La scoperta dell’egittologo britannico Howard Carter, avvenuta nel novembre del 1922, ha segnato una tappa fondamentale nella storia dell’archeologia. In quell’anno, infatti, lo scavo sistematico dell’intera Valle dei Re, a Luxor, porta al ritrovamento del corredo funerario (compresi il sarcofago e i vasi canopi) di Tutankhamon, sovrano egizio della XVIII dinastia. Conosciuto come il faraone bambino, a causa della morte prematura avvenuta a soli 18 anni, sembra che soffrisse di una malattia ossea chiamata equinismo al piede sinistro, stando a degli studi recenti. Ciò comportò per lui, sicuramente, una grande difficoltà nel camminare, accompagnata anche da una cagionevolezza vera e propria, probabilmente legata a uno squilibrio ormonale: si ipotizza, infatti, che Tutankhamon fosse frutto di un incesto tra fratelli, Akhenaton e Nefertiti.
Da poco, grazie all’uso del georadar è stato possibile effettuare degli esami nella camera sepolcrale di Tutankhamon: proprio la scorsa settimana, a Luxor, il ministro delle Antichità egiziano Mamdouh Eldamaty ha annunciato che «dietro i muri nord e ovest si celano al 90% delle scoperte archeologiche». Va ricordato quanto già noto: il giovane faraone pare sia stato seppellito in fretta, subito dopo la morte, in una tomba destinata non a lui, bensì a qualcun altro. Nicholas Reeves, egittologo britannico, sostiene che verranno effettuati ulteriori accertamenti per capire se davvero si cela una camera nascosta dietro quelle pareti, fiducioso nel fatto che gli studiosi possano trovarsi vicini a un’altra sensazionale scoperta: la tomba di Nefertiti, che si ipotizza fosse la vera madre di Tutankhamon.

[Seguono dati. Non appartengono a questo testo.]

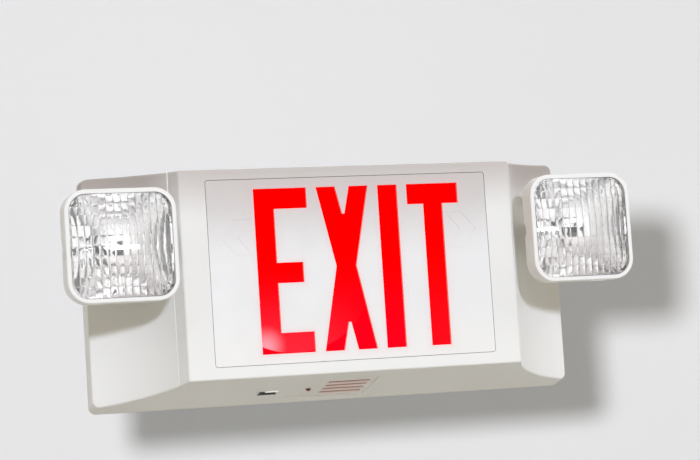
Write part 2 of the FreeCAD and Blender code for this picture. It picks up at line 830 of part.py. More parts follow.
def build_electronics():
    board_y = plate_front_y - size.post_height - size.board_thickness
    left = size.main_board_x - size.main_board_width / 2
    low = size.main_board_z - size.main_board_height / 2
    plate = box("charger_board_plate", left, board_y, low,
                size.main_board_width, size.board_thickness, size.main_board_height)
    holes = joined("charger_board_holes", [
        cylinder("charger_board_hole_%d" % (number + 1), x, board_y - 1, z,
                 size.screw_radius + size.neck_fit, size.board_thickness + 2)
        for number, (x, z) in enumerate(board_corners())])
    keep(less("charger_board", plate, holes), "charger_board")

    screws = []
    for number, (x, z) in enumerate(board_corners()):
        shank = cylinder("board_screw_shank_%d" % (number + 1), x, board_y, z,
                         size.screw_radius - size.neck_fit / 2, size.screw_length)
        head = cylinder("board_screw_head_%d" % (number + 1), x,
                        board_y - size.screw_head_height, z,
                        size.screw_head_radius, size.screw_head_height)
        screws.append(joined("board_screw_%d" % (number + 1), [shank, head]))
    keep(joined("board_screws", screws, "Part::Compound"), "board_screws")

    coil_x = size.main_board_x - size.main_board_width / 4
    coil_z = size.main_board_z
    coil_y = board_y - size.coil_depth
    coil = box("transformer_coil_block", coil_x - size.coil_width / 2, coil_y,
               coil_z - size.coil_height / 2, size.coil_width, size.coil_depth, size.coil_height)
    core_y = board_y - size.core_depth
    leg = size.core_height + size.core_gap * 2
    tunnel = box("transformer_tunnel", coil_x - size.coil_width, coil_y - 1, coil_z - leg / 2,
                 size.coil_width * 2, size.coil_depth - size.coil_depth / 3, leg)
    keep(less("transformer_coil", coil, tunnel), "transformer_coil")
    core = box("transformer_core_block", coil_x - size.core_width / 2, core_y,
               coil_z - size.core_height / 2, size.core_width, size.core_depth, size.core_height)
    gap = size.core_gap
    foot = box("transformer_core_slot", coil_x - size.coil_width / 2 - gap,
               board_y - size.coil_depth / 3 - gap * 2 - 0.8, coil_z - size.core_height,
               size.coil_width + gap * 2, size.coil_depth, size.core_height * 2)
    keep(less("transformer_core", core, foot), "transformer_core")

    cans = []
    for number in range(2):
        x = size.main_board_x + size.main_board_width / 4
        z = size.main_board_z + size.capacitor_radius * 3 * (number - 0.5)
        cans.append(cylinder("capacitor_%d" % (number + 1), x, board_y - size.capacitor_height,
                             z, size.capacitor_radius, size.capacitor_height))
    keep(joined("filter_capacitors", cans, "Part::Compound"), "filter_capacitors")

    cells = []
    count = int(size.cell_count.value)
    cell_y = plate_front_y - size.cell_radius
    cell_z = size.battery_z - size.cell_length / 2
    for number in range(count):
        x = size.battery_x + size.cell_radius * (2 * number - (count - 1))
        cells.append(cylinder("battery_cell_%d" % (number + 1), x, cell_y, cell_z,
                              size.cell_radius, size.cell_length, "z"))
    span = size.cell_radius * (count - 1) * 2
    cells.append(box("battery_wrap", size.battery_x - span / 2, cell_y - size.cell_radius,
                     cell_z, span, size.cell_radius * 2, size.cell_length))
    keep(joined("battery_pack", cells), "battery_pack")

    pack_half = size.cell_radius * count + size.seam
    top_y = plate_front_y - size.cell_radius * 2 - size.seam
    low = size.battery_z - size.strap_width / 2
    bridge = box("strap_block", size.battery_x - pack_half - size.strap_thickness,
                 top_y - size.strap_thickness, low,
                 (pack_half + size.strap_thickness) * 2,
                 plate_front_y - top_y + size.strap_thickness, size.strap_width)
    inside = box("strap_inside", size.battery_x - pack_half, top_y, low - 1, pack_half * 2,
                 plate_front_y - top_y + 1, size.strap_width + 2)
    arch = less("strap_arch", bridge, inside)
    feet = [box("strap_foot_%s" % name,
                size.battery_x + (pack_half + size.strap_foot / 2) * side - size.strap_foot / 2,
                plate_front_y - size.strap_thickness, low,
                size.strap_foot, size.strap_thickness, size.strap_width)
            for name, side in SIDES.items()]
    keep(joined("battery_strap", [arch] + feet), "battery_strap")

    half = size.terminal_width / 2
    block = box("terminal_block_body", -half, plate_front_y - size.terminal_depth,
                size.terminal_z - size.terminal_height / 2,
                size.terminal_width, size.terminal_depth, size.terminal_height)
    ways = joined("terminal_ways", [
        cylinder("terminal_way_%d" % (number + 1), half * 2 / 3 * (number - 1),
                 plate_front_y - size.terminal_depth - 1, size.terminal_z,
                 size.terminal_height / 5, size.terminal_depth / 2)
        for number in range(3)])
    keep(less("terminal_block", block, ways), "terminal_block")


# Lamp heads, each drawn about the point where its track slot is centred

def hexagon(sketch, flats):
    corner = flats / root(Size.of(3))
    half = flats / 2
    outline(sketch, [(corner / 2, -half), (corner, 0), (corner / 2, half),
                     (-corner / 2, half), (-corner, 0), (-corner / 2, -half)])


def squared(width, radius):
    return lambda sketch: rectangle(sketch, width, width, radius=radius)


def build_lamp(name, side):
    def finish(body, label):
        place(body, lamp_x * side, pivot_y, size.lamp_z)
        return keep(body, "%s_%s" % (name, label))

    def start(label):
        return new_body("%s_%s" % (name, label))

    corner = size.lamp_radius
    track_half = size.track_height / 2

    bezel = start("lamp_bezel")
    inner_w = size.lamp_width - size.bezel_wall * 2
    slab(bezel, name + "_bezel_block", bezel_rear_y, bezel_front_y,
         squared(size.lamp_width, corner))
    fillet(bezel, name + "_bezel_edge", size.bezel_edge, lambda edge, middle:
           abs(middle.y - bezel_front_y.value) < 0.01)
    well(bezel, name + "_bezel_hollow", lens_seat_y, bezel_rear_y + 1,
         squared(inner_w, corner - size.bezel_wall))
    well(bezel, name + "_bezel_opening", bezel_front_y - 1, bezel_rear_y,
         squared(size.lamp_width - size.bezel_lip * 2, corner - size.bezel_lip))
    notch = sketch_on(bezel, name + "_notch_side", "YZ_Plane")
    circle(notch, track_half, bezel_rear_y - size.notch_depth + track_half, 0)
    cut = bezel.newObject("PartDesign::Pocket", name + "_bezel_notches")
    cut.Profile = notch
    cut.Type = "ThroughAll"
    cut.Midplane = True
    finish(bezel, "lamp_bezel")

    lens = start("lamp_lens")
    flange_w = inner_w - size.bowl_gap * 2
    slab(lens, name + "_lens_flange", lens_back_y, lens_seat_y,
         squared(flange_w, corner - size.bezel_wall - size.bowl_gap))
    crown_w = size.lamp_width - (size.bezel_lip + size.bowl_gap) * 2
    slab(lens, name + "_lens_crown", lens_back_y, lens_seat_y - size.lens_crown,
         squared(crown_w, corner - size.bezel_lip - size.bowl_gap))
    far = size.lamp_width
    rise = size.lens_crown - size.lens_edge
    sphere = (far * far * 0.36 + rise * rise) / (rise * 2)
    crown_y = lens_seat_y - size.lens_crown
    edge_y = crown_y + sphere - root(sphere * sphere - far * far)
    turned(lens, name + "_crown_cut", [
        (0, crown_y - 1), (far, crown_y - 1), (far, edge_y), (0, crown_y)],
        {2: ("in", sphere)}, cut=True)
    hollow = size.lens_wall
    inside_w = crown_w - hollow * 2
    turned_hollow_y = lens_seat_y
    well(lens, name + "_lens_hollow", turned_hollow_y - size.lens_wall / 2, lens_back_y + 1,
         squared(inside_w, corner - size.bezel_lip - size.bowl_gap - hollow))
    finish(lens, "lamp_lens")

    bowl = start("lamp_bowl")
    slab(bowl, name + "_bowl_skirt", bezel_rear_y, bowl_front_y,
         squared(bowl_width, corner - size.bezel_wall - size.bowl_gap))
    radius = size.bowl_radius
    skirt_r = root(radius * radius - bezel_rear_y * bezel_rear_y)
    turned(bowl, name + "_bowl_dome", [
        (0, bezel_rear_y - 1), (skirt_r - 1, bezel_rear_y - 1), (skirt_r, bezel_rear_y),
        (0, radius)], {2: radius})
    inner = bowl_inner_radius
    floor_y = bezel_rear_y - size.bowl_wall
    inner_r = root(inner * inner - floor_y * floor_y)
    well(bowl, name + "_bowl_hollow", bowl_front_y - 1, floor_y,
         squared(bowl_width - size.bowl_wall * 2,
                 corner - size.bezel_wall - size.bowl_gap - size.bowl_wall))
    turned(bowl, name + "_dome_hollow", [
        (0, floor_y - 1), (inner_r, floor_y - 1), (inner_r, floor_y), (0, inner)],
        {2: inner}, cut=True)
    slot = sketch_on(bowl, name + "_track_side", "YZ_Plane")
    rectangle(slot, radius + size.notch_depth - bezel_rear_y, size.track_height,
              (radius + size.notch_depth + bezel_rear_y) / 2, 0)
    cut = bowl.newObject("PartDesign::Pocket", name + "_track_slot")
    cut.Profile = slot
    cut.Type = "ThroughAll"
    cut.Midplane = True
    finish(bowl, "lamp_bowl")

    reflector = start("lamp_reflector")
    slab(reflector, name + "_reflector_flange", bowl_front_y, lens_back_y,
         squared(flange_w, corner - size.bezel_wall - size.bowl_gap))
    rim, hole = size.reflector_radius, size.reflector_hole
    depth, skin = size.reflector_depth, size.reflector_wall
    bend = (rim * rim / 4 + depth * depth) / depth
    turned(reflector, name + "_reflector_dish", [
        (0, bowl_front_y - 1), (rim, bowl_front_y - 1), (rim, bowl_front_y),
        (hole + skin * 2, socket_front_y), (0, socket_front_y)], {2: bend})
    turned(reflector, name + "_reflector_hollow", [
        (0, lens_back_y - 1), (rim - skin, lens_back_y - 1), (rim - skin, bowl_front_y),
        (hole + skin, reflector_back_y), (hole, reflector_back_y), (hole, socket_front_y + 1),
        (0, socket_front_y + 1)], {2: bend}, cut=True)
    finish(reflector, "lamp_reflector")

    socket = start("lamp_socket")
    socket_back = socket_front_y + size.socket_length
    base_r = size.bulb_base_radius + size.neck_fit
    base_back = socket_front_y + size.bulb_base_length + size.seam
    turned(socket, name + "_socket_turned", [
        (base_r, socket_front_y), (size.socket_radius, socket_front_y),
        (size.socket_radius, socket_back), (0, socket_back), (0, base_back),
        (base_r, base_back)])
    finish(socket, "lamp_socket")

    bulb = start("lamp_bulb")
    glass = size.bulb_radius
    nose_y = socket_front_y - size.bulb_length
    turned(bulb, name + "_bulb_turned", [
        (0, nose_y), (glass, nose_y + glass), (glass, socket_front_y - glass / 2),
        (size.bulb_base_radius, socket_front_y),
        (size.bulb_base_radius, socket_front_y + size.bulb_base_length),
        (0, socket_front_y + size.bulb_base_length)], {0: glass})
    finish(bulb, "lamp_bulb")

    # The neck passes the track slot and the cover's boss, and a nut holds it at each end.
    neck = start("swivel_neck")
    shaft, bore = size.neck_radius, size.neck_bore
    seat = size.bowl_radius + size.bowl_gap
    front_r = size.collar_front_radius
    seat_in = root(seat * seat - shaft * shaft)
    seat_out = root(seat * seat - front_r * front_r)
    shoe_front = bowl_inner_radius - size.bowl_gap - size.shoe_thickness
    track_nut_front = shoe_front - size.track_nut_thickness
    boss = boss_y - pivot_y
    collar_back = boss - size.running_gap
    washer_front = boss + size.wall + size.running_gap
    nut_front = washer_front + size.washer_thickness
    nut_back = nut_front + size.swivel_nut_thickness
    turned(neck, name + "_neck_turned", [
        (bore, track_nut_front - size.thread_end), (shaft, track_nut_front - size.thread_end),
        (shaft, seat_in), (front_r, seat_out), (size.collar_radius, collar_back - size.collar_band),
        (size.collar_radius, collar_back), (shaft, collar_back),
        (shaft, nut_back + size.thread_end), (bore, nut_back + size.thread_end)],
        {2: ("in", seat)})
    finish(neck, "swivel_neck")

    thread_r = shaft + size.neck_fit / 2
    shoe = start("track_shoe")
    ball = bowl_inner_radius - size.bowl_gap
    edge = size.shoe_width
    slab(shoe, name + "_shoe_block", ball, shoe_front, lambda sketch: rectangle(
        sketch, size.shoe_width, size.shoe_height, radius=size.shoe_corner))
    turned(shoe, name + "_shoe_curve", [
        (0, ball), (edge, root(ball * ball - edge * edge)), (edge, ball + 1), (0, ball + 1)],
        {0: ("in", ball)}, cut=True)
    well(shoe, name + "_shoe_bore", shoe_front - 1, ball + 1,
         lambda sketch: circle(sketch, thread_r))
    finish(shoe, "track_shoe")

    for label, flats, front, thickness in (
            ("track_nut", size.track_nut_flats, track_nut_front, size.track_nut_thickness),
            ("swivel_nut", size.swivel_nut_flats, nut_front, size.swivel_nut_thickness)):
        nut = start(label)
        slab(nut, "%s_%s_block" % (name, label), front + thickness, front,
             lambda sketch: hexagon(sketch, flats))
        well(nut, "%s_%s_bore" % (name, label), front - 1, front + thickness + 1,
             lambda sketch: circle(sketch, thread_r))
        finish(nut, label)

    washer = start("swivel_washer")
    turned(washer, name + "_washer_turned", [
        (thread_r, washer_front), (size.washer_radius, washer_front),
        (size.washer_radius, nut_front), (thread_r, nut_front)])
    finish(washer, "swivel_washer")


build_front_cover()
build_back_plate()
build_sign_face()
build_underside()
build_electronics()
for lamp_name, lamp_side in SIDES.items():
    build_lamp(lamp_name, lamp_side)

doc.recompute()
for item in doc.Objects:
    if "Invalid" in item.State or "Error" in item.State:
        raise RuntimeError("%s did not build: %s" % (item.Name, item.State))
for item in subparts:
    if item.Shape.isNull() or not item.Shape.isValid():
        raise RuntimeError("%s has no valid shape" % item.Label)

os.makedirs("parts", exist_ok=True)
for item in subparts:
    item.Shape.exportStep("parts/%s.step" % item.Label)
print("%d sub-parts written" % len(subparts))
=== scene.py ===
"""Looks of the emergency exit light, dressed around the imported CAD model.

Everything is in metres in the CAD frame: +X to the sign's right, +Y into the wall, +Z up.
"""

import math

import bmesh
import bpy
from mathutils import Euler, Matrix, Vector


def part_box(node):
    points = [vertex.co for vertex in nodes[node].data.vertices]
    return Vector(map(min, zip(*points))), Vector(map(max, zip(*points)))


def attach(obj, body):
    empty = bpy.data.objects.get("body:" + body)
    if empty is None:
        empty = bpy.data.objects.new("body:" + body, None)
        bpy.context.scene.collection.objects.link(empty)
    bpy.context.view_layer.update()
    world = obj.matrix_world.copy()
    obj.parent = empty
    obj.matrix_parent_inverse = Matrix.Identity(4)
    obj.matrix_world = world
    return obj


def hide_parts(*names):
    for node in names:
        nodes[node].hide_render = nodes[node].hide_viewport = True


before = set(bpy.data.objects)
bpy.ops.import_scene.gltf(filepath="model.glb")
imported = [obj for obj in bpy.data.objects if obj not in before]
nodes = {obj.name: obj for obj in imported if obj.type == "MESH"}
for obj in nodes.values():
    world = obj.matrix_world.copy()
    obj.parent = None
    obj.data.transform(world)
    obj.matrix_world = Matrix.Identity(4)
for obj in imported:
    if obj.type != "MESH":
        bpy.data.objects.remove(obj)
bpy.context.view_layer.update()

MM = 0.001

FACE_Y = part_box("stencil_panel")[0][1]
PANEL_LOW, PANEL_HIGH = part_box("stencil_panel")
PANEL_Z = (PANEL_LOW[2] + PANEL_HIGH[2]) / 2


# Materials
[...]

Resta, comunque, un certo scetticismo, dovuto al fatto che probabilmente, in base alle prove del DNA, la Regina potrebbe già trovarsi al Museo Egizio de Il Cairo, insieme ad altre mummie rinvenute alla fine del 1800. Un’altra ipotesi, infatti, lega la camera segreta alla tomba di Kiya, un’altra moglie di Akhenaton. Naturalmente, i risultati finali si faranno attendere per almeno un mese ancora, mentre gli archeologi di tutto il mondo sperano di poter rivivere presto le emozioni del 1922.